Public Reactions on ERNIE Image Turbo
User responses reveal a dichotomy between quality perception and operational characteristics on different social media platforms.
First, users note the exceptionally clean visuals and high-quality illustrations generated by the model. This confirms benchmark data, proving that ERNIE-Image-Turbo is reliable in controlled aesthetic domains.
Second, many users mention prompt adherence problems, primarily in complex human scenarios and unusual compositions. This problem is not about image quality but control failures when the task exceeds the boundaries of structured operations.
Third, some users comment on benchmarks, particularly whether the 8-step distillation affects text-based tasks’ performance. This concern reflects the core issue of the model: while it is highly efficient, it may lack controllability in the specific area of application.
Thus, users evaluate ERNIE-Image-Turbo not as a creative tool but as a production asset. They assess it based on the question: “Does it work reliably under load?”
Why This Market Positioning Matters
ERNIE-Image-Turbo heralds the transition from generative AI as an add-on to generative AI as an infrastructure component.
In advertising and e-commerce, the limiting factor is not creativity but the volume of variations necessary. Businesses need thousands of different creatives across multiple languages, layouts, formats, and contexts. Human-led workflows cannot accommodate such volume.
With ERNIE-Image-Turbo, however, this problem becomes solvable. Simultaneously addressing text rendering, layout, and speed, it allows these assets to be generated automatically. Thus, image generation transitions to the status of a background function feeding other production processes, such as recommendation engines, advertising platforms, and storefronts.
The Apache-2.0 license enhances this shift, allowing companies to self-host and seamlessly integrate the model into their production pipelines. This is crucial for large-scale automation.
Thus this transition reflects the general trend of treating generative models as production systems’ components rather than standalone tools.
Extra Takeaways
A non-obvious implication emerges when analyzing the interaction between the Prompt Enhancer and the DiT architecture.

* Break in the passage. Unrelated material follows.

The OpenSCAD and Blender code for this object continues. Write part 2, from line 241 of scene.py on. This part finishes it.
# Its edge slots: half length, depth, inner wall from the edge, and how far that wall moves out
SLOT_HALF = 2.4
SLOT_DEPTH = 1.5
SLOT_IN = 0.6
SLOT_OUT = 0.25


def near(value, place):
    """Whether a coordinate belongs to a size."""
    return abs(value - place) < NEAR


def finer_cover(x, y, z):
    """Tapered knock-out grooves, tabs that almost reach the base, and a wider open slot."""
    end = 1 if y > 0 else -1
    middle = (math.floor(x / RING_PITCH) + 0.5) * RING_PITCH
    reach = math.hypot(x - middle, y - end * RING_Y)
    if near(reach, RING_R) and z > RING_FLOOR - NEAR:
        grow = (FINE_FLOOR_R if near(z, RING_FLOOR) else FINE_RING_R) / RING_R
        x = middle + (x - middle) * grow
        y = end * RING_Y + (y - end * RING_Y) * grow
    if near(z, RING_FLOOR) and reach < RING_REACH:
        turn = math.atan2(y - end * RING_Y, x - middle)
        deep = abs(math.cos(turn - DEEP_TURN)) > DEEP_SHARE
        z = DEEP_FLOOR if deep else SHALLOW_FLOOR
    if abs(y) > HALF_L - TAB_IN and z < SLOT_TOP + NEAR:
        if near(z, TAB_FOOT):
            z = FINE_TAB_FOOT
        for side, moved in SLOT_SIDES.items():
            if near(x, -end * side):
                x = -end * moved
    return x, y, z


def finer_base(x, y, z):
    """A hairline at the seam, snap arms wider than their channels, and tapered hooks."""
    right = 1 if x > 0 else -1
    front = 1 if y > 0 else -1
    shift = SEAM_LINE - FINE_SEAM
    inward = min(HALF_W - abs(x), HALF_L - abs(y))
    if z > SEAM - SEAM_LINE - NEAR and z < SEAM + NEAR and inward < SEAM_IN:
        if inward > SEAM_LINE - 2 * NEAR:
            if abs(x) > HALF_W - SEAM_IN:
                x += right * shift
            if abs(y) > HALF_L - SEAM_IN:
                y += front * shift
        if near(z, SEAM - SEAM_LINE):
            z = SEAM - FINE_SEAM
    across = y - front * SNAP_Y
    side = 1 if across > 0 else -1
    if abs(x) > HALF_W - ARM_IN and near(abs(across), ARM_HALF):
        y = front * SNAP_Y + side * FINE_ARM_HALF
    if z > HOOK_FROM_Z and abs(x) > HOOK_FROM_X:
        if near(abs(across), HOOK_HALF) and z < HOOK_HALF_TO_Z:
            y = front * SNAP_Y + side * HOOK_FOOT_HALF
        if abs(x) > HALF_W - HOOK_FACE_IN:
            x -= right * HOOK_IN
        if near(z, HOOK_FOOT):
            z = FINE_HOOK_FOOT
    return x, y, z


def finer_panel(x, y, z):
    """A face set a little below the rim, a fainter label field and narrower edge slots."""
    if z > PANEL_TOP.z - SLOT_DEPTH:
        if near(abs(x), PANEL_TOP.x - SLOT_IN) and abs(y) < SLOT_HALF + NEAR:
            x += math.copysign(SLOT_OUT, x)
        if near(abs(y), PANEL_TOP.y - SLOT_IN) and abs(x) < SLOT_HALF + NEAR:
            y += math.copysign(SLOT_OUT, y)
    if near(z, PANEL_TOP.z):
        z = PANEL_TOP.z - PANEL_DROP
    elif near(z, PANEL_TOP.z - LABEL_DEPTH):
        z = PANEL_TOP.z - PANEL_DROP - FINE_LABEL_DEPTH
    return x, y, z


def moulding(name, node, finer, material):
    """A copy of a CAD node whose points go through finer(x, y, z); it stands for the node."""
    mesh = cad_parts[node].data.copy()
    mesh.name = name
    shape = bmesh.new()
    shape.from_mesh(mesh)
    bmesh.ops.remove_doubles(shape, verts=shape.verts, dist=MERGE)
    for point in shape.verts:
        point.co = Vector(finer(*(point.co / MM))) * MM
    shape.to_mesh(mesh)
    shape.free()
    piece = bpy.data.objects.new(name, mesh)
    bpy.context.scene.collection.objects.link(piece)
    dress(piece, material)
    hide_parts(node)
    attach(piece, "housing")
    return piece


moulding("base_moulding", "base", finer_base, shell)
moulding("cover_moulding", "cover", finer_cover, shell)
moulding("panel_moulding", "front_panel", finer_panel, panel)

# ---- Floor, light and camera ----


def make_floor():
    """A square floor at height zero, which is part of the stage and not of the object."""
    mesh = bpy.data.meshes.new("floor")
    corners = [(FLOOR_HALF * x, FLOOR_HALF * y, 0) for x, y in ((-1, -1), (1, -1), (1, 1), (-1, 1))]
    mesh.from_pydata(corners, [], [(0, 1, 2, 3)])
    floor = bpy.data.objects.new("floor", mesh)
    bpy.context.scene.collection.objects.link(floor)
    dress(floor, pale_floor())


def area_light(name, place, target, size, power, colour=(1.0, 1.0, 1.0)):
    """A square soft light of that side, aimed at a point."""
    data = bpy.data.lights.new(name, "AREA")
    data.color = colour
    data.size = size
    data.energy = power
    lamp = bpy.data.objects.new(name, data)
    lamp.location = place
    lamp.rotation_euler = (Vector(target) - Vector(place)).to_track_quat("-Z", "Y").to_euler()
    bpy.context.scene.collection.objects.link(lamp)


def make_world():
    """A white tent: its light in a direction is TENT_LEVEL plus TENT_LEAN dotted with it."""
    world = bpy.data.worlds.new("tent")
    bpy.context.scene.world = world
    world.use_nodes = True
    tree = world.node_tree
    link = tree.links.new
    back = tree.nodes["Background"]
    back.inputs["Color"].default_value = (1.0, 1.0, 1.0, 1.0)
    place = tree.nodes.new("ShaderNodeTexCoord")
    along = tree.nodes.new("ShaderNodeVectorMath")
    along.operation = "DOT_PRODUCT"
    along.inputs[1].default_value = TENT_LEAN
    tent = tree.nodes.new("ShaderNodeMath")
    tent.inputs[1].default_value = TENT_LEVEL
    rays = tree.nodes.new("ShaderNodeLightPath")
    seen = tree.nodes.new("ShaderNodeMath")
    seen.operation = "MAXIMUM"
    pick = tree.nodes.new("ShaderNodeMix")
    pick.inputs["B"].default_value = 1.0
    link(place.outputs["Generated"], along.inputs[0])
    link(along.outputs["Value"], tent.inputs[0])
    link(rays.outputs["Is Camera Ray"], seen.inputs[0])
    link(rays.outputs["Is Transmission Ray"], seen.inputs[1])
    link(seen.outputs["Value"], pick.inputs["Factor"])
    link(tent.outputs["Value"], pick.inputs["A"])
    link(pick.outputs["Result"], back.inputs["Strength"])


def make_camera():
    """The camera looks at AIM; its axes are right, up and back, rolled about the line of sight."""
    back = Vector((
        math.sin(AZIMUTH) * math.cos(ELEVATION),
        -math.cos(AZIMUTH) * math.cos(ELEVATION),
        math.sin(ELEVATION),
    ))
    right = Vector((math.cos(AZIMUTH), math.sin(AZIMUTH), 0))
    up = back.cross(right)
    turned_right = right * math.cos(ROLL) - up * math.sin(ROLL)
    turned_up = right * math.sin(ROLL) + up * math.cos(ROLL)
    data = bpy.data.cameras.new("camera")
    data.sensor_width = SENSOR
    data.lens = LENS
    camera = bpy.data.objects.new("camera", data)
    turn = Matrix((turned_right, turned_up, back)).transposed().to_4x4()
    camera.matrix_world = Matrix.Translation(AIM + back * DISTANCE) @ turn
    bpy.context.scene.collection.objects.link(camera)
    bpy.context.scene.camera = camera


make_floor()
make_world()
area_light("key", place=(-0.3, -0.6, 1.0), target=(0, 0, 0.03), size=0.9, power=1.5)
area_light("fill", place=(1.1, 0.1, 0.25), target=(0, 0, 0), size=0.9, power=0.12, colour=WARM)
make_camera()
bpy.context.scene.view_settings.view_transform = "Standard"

The Prompt Enhancer normalizes input data by standardizing prompts’ quality, effectively centralizing the creative interpretation process in the system itself. This reduces output variability, making it more appropriate for automation. However, it also implies a gradual shift towards homogenization of generated content due to centralized creative interpretation.

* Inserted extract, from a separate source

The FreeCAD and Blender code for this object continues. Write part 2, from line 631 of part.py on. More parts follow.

Another subtle shift concerns the parameter scale. ERNIE-Image-Turbo competes with models double its size by optimizing architecture and distillation rather than increasing parameter scales. This suggests that efficiency, rather than sheer power, will become the key lever in some segments of the market.
While ERNIE-Image-Turbo enables fast and reliable image production with high structural reliability, future challenges will involve maintaining control and consistency in unpredictable, human-centric creative environments.